十二月八日两院再次开议。直隶议员籍忠寅主张守旧,湖北议员刘成禺主张维新,彼此相持不下,竟在会议场中打起架来。刘成禺一方人多势众,籍忠寅一方人少势弱。起初是抛墨盒、掷笔杆等文绉绉的举动;后来骂得起劲,闹得更凶,竟扭成一团,拳打脚踢,好像有不共戴天之仇。结果是籍忠寅、刘崇佑、陈光焘、张金鉴等人受伤,头破血流,愤愤地出了会议场,写了一篇大文章,竟向总检察厅提起公诉,而且请政府咨行议会,查明曲直,依法惩办。

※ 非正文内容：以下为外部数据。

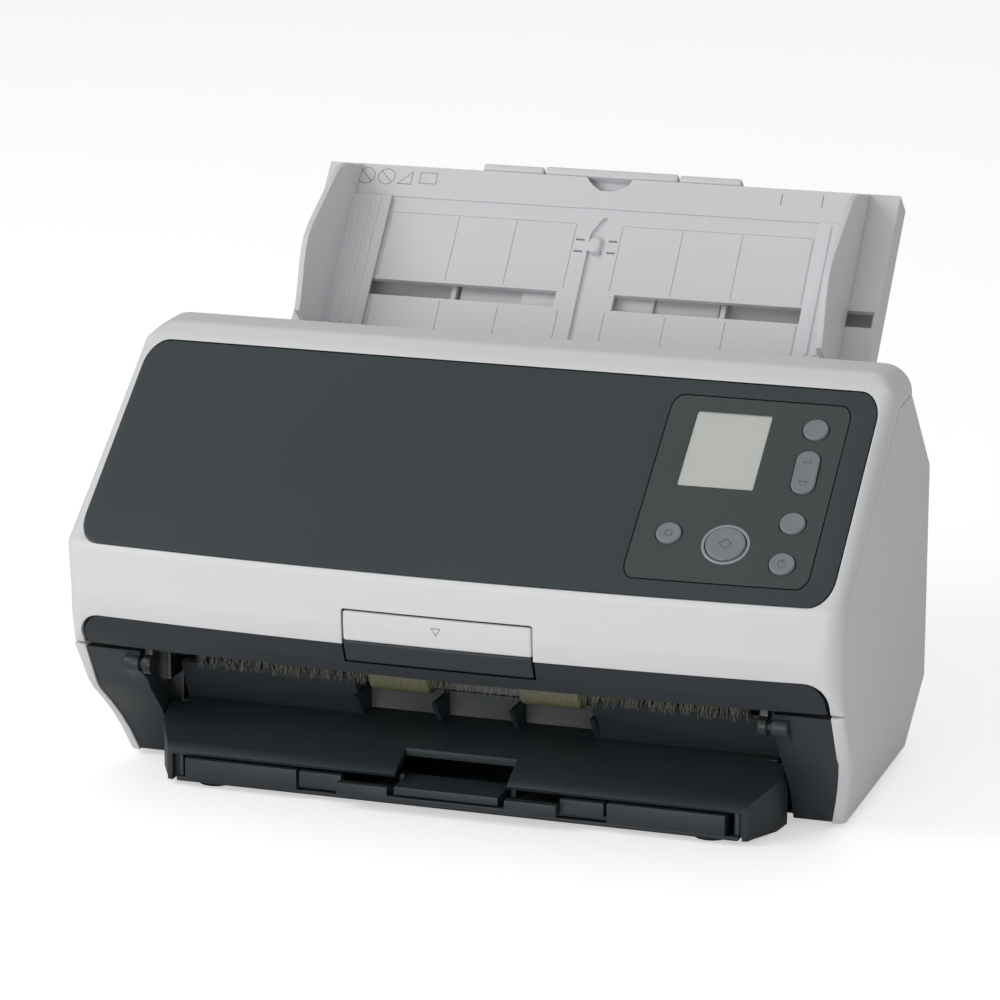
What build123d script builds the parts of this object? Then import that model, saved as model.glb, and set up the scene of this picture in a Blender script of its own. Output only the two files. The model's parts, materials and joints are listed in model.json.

一事未了,又生一事。京城里面有个自称孙熙泽的人,发起了宪法促成会,宣布意见书,并通电各省说:“两院议员会议多日,并无成效,徒闻滋闹。”参议员听到这个消息,认为他毁损名誉,扰乱国宪,要求政府立即禁止。司法总长答称,已令总检察厅彻查,议员们对此答复很是不满。因为当时已是阳历十二月二十五日,又是云南起义纪念日,之前经两院议定,总统公布,照例放假休息,悬旗宴贺。大家既要庆祝,又要贺年,闲暇中间带着几分忙碌,自然把公事暂时搁置了。

转眼间已是民国六年,各省督军、省长及各特别区域都统,于阴历五年腊月,由副总统兼江苏督军冯国璋领衔,联名电告政府,希望政府“军政、财政、外交诸大端,皆宜早定计划”,早日将宪法订立下来。然而,国会中的议员此时正对抗得厉害,怎么肯和议呢?段祺瑞总理妄自尊大,不免偏心,党同伐异,黎元洪总统遇事却优厚宽容。民国六年一月一日,浙江督军兼省长吕公望被免去职位,政府特任杨善德为浙江督军,齐耀珊为浙江省长。这道命令虽由黎总统颁发,暗中却由段氏主张。杨善德属于段系,段氏极力推荐,因此担任松沪镇守使,后来又被提拔为松江护军使。当时正值浙江新任警察厅长傅其永赴厅上任,没想到警察多半反对,引起风潮,甚至延及军队。督军吕公望无术镇驭,情愿辞职,于是段氏推荐杨善德为浙江督军,打破了“浙人治浙”的旧习。松沪护军使,由护军副使卢永祥升任。卢也是段氏麾下的健将。浙人正在考虑是否要反抗杨,杨已带着北军第四师昂然南来,如入无人之境,一番大风潮,霎时平定。